Applying Machine Learning to Image Processing

With advancements in artificial intelligence, integrating machine learning with image processing has opened up new avenues for development. You can utilize libraries like TensorFlow and Keras, alongside image processing libraries, to build models that can classify or identify objects in images.

For example, a simple convolutional neural network (CNN) architecture can be defined to classify images after preprocessing them with OpenCV and Pillow. Here’s how you typically prepare the images:

processed_image = cv2.resize(image, (224, 224))
processed_image = processed_image / 255.0  # Normalize pixel values

This normalization step is crucial for training models effectively, as it ensures that all input features (pixel values in this case) are on the same scale.

Conclusion

Python is a powerful tool for image processing, capable of handling a wide range of tasks from simple operations to advanced machine learning applications. By mastering libraries like Pillow and OpenCV, you can not only improve your image handling capabilities but also create innovative solutions that integrate image processing with artificial intelligence.

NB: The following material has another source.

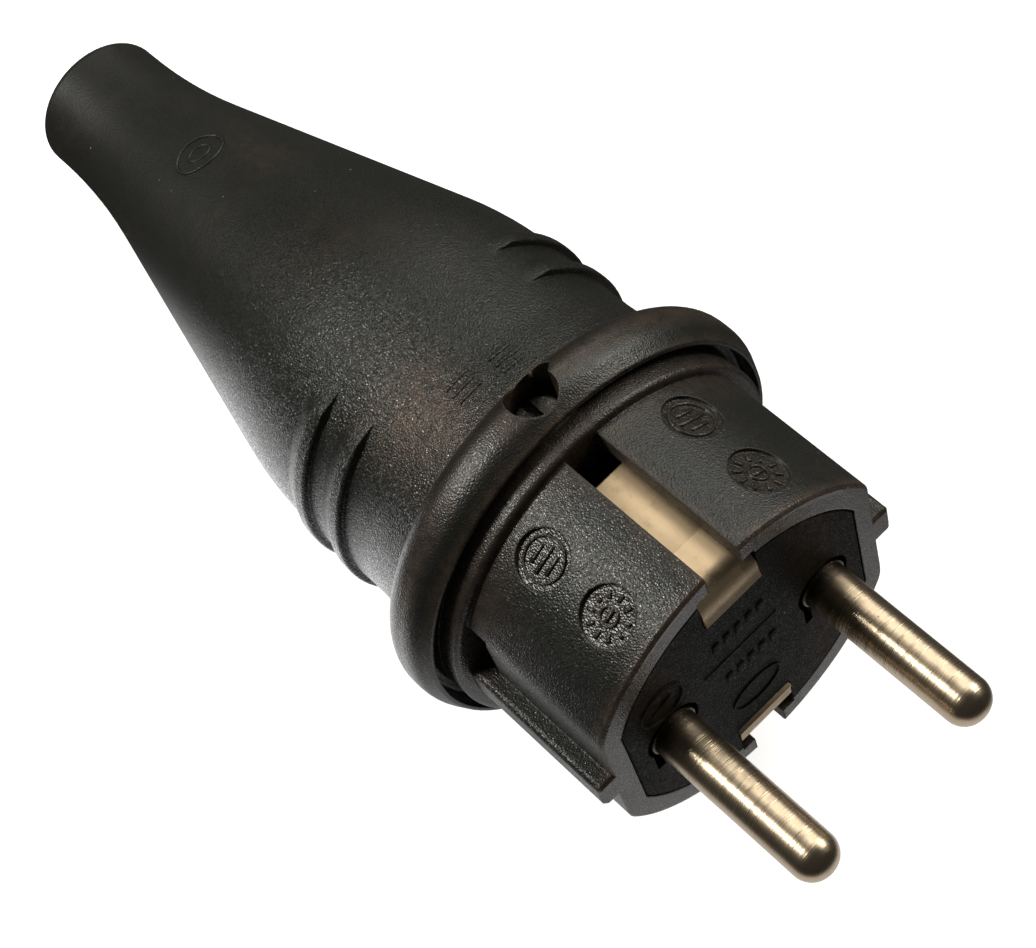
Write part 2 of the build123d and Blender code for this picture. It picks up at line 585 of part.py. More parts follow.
def make_clamp_fasteners():
    """The right screw and nut of the cord clamp."""
    y = CLAMP_SCREW_SPACING / 2
    length = SADDLE_FOOT + CLAMP_DEPTH
    head = (CLAMP_SCREW_HEAD, CLAMP_SCREW_HEAD_HEIGHT)
    screw = Pos(CLAMP_X, y, SADDLE_FOOT) * machine_screw(CLAMP_SCREW_DIAMETER, *head, length)
    nut = square_nut(CLAMP_NUT_WIDTH, CLAMP_NUT_THICKNESS, CLAMP_SCREW_DIAMETER)
    return screw, Pos(CLAMP_X, y, -CLAMP_DEPTH) * nut


def make_boot_fasteners():
    """The upper screw and nut that hold the boot."""
    head = (BOOT_SCREW_HEAD, BOOT_SCREW_HEAD_HEIGHT)
    screw = machine_screw(BOOT_SCREW_DIAMETER, *head, BOOT_SCREW_LENGTH)
    nut = square_nut(BOOT_NUT_WIDTH, BOOT_NUT_THICKNESS, BOOT_SCREW_DIAMETER)
    place = Pos(BOOT_SCREW_X, 0, 0)
    return place * Pos(0, 0, BOOT_SCREW_SEAT) * screw, place * Pos(0, 0, boot_nut_floor()) * nut


def make_plug():
    """Every piece by name, on the plug's own axis."""
    pin = make_contact_pin()
    terminal_screw = make_terminal_screw()
    earth_screw, earth_plate, earth_nut = make_earth_terminal()
    clamp_screw, clamp_nut = make_clamp_fasteners()
    boot_screw, boot_nut = make_boot_fasteners()
    right = Pos(0, PIN_SPACING / 2, 0)
    left = Pos(0, -PIN_SPACING / 2, 0)
    return {
        "rear_boot": make_rear_boot(),
        "front_shell": make_front_shell(),
        "contact_carrier": make_contact_carrier(),
        "contact_pin_left": left * pin,
        "contact_pin_right": right * pin,
        "terminal_screw_left": left * terminal_screw,
        "terminal_screw_right": right * terminal_screw,
        "earth_strip": make_earth_strip(),
        "earth_screw": earth_screw,
        "earth_clamp_plate": earth_plate,
        "earth_nut": earth_nut,
        "cord_clamp": make_cord_clamp(),
        "cord_clamp_screw_left": mirror(clamp_screw, Plane.XZ),
        "cord_clamp_screw_right": clamp_screw,
        "cord_clamp_nut_left": mirror(clamp_nut, Plane.XZ),
        "cord_clamp_nut_right": clamp_nut,
        "boot_screw_top": boot_screw,
        "boot_screw_bottom": mirror(boot_screw, Plane.XY),
        "boot_nut_top": boot_nut,
        "boot_nut_bottom": mirror(boot_nut, Plane.XY),
    }


def tangent_angle(front, rear):
    """The slope of the line that rests on two rounds, each an (x, radius, round)."""
    run = front[0] - rear[0]
    rise = front[1] - rear[1]
    return atan2(rise, run) - asin((rear[2] - front[2]) / hypot(run, rise))


def lean_angle():
    """The angle at which the plug lies back on its flange and its grip or neck."""
    rear_round = FLANGE_REAR_ROUND
    flange = (FLANGE_REAR + rear_round, FLANGE_RADIUS - rear_round, rear_round)
    arc_start = GRIP_END + TAPER_ROUND * tan(TAPER_ANGLE / 2)
    grip = (arc_start, GRIP_RADIUS - TAPER_ROUND, TAPER_ROUND)
    tail = (TAIL_X + NECK_EDGE, NECK_RADIUS - NECK_EDGE, NECK_EDGE)
    return degrees(min(tangent_angle(flange, grip), tangent_angle(flange, tail)))


def resting_place(pieces):
    """The place that leans the pieces back, on the floor and centred along X."""
    lean = Rot(0, -lean_angle(), 0)
    boxes = [(lean * piece).bounding_box() for piece in pieces.values()]
    middle_x = (min(box.min.X for box in boxes) + max(box.max.X for box in boxes)) / 2
    return Pos(-middle_x, 0, -min(box.min.Z for box in boxes)) * lean


os.makedirs("parts", exist_ok=True)
plug = make_plug()
place = resting_place(plug)
for name, piece in plug.items():
    export_step(place * piece, f"parts/{name}.step")
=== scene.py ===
"""Rubber electric plug: finishes, moulded relief and studio, laid out as an add-on."""
import json
from math import cos, radians, sin, tau

import bmesh
import bpy
from bpy.props import FloatProperty, FloatVectorProperty, PointerProperty
from bpy.types import Operator, Panel, PropertyGroup
from mathutils import Matrix, Vector
from mathutils.bvhtree import BVHTree


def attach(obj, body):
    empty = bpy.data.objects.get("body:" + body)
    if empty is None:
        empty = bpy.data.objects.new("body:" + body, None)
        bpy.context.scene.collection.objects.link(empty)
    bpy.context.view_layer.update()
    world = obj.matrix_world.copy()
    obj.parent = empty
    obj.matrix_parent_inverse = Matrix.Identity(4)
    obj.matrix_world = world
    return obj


bl_info = {
    "name": "Rubber Plug Dressing",
    "version": (1, 0, 0),
    "blender": (4, 5, 0),
    "location": "View3D > Sidebar > Plug",
    "description": "Dresses a packed rubber plug with finishes, moulded relief and a studio",
    "category": "Object",
}

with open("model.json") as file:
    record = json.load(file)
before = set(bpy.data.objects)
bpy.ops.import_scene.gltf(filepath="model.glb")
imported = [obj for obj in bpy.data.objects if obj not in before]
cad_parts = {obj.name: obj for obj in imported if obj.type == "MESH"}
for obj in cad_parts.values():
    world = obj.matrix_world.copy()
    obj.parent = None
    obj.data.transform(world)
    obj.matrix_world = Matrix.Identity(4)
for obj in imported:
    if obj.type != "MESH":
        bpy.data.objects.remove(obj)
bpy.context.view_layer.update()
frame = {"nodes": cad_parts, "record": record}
NODES = frame["nodes"]
MOUNTS = {mount["name"]: mount for mount in frame["record"]["mounts"]}
BODY = "root"

METAL_SLOTS = ("plated_brass", "strip_metal", "zinc_steel")
METAL_NODES = {
    part["node"]: part["material_slot"]
    for part in frame["record"]["subparts"]
    if part["material_slot"] in METAL_SLOTS
}

MM = 0.001

# The plug's own frame, in millimetres: its front face at the origin, +X to the pins
FACE_POINT = Vector(MOUNTS["engagement_face"]["pos_m"])
FORWARD = Vector(MOUNTS["engagement_face"]["axis"]).normalized()
SIDE = Vector((0, 1, 0))
UPWARD = FORWARD.cross(SIDE)
PLUG_TURN = Matrix((FORWARD, SIDE, UPWARD)).transposed()
PLUG = Matrix.Translation(FACE_POINT) @ PLUG_TURN.to_4x4() @ Matrix.Scale(MM, 4)
AHEAD = Vector((1, 0, 0))
ACROSS = Vector((0, 1, 0))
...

As you continue your journey into Python image processing, remember to practice regularly and explore various resources to deepen your understanding. The combination of coding skills and image processing knowledge can open doors to exciting career opportunities in fields like computer vision, data analysis, and artificial intelligence.

Start experimenting with the examples provided, and let your curiosity guide you in discovering the vast possibilities that Python holds in the realm of image processing. Happy coding!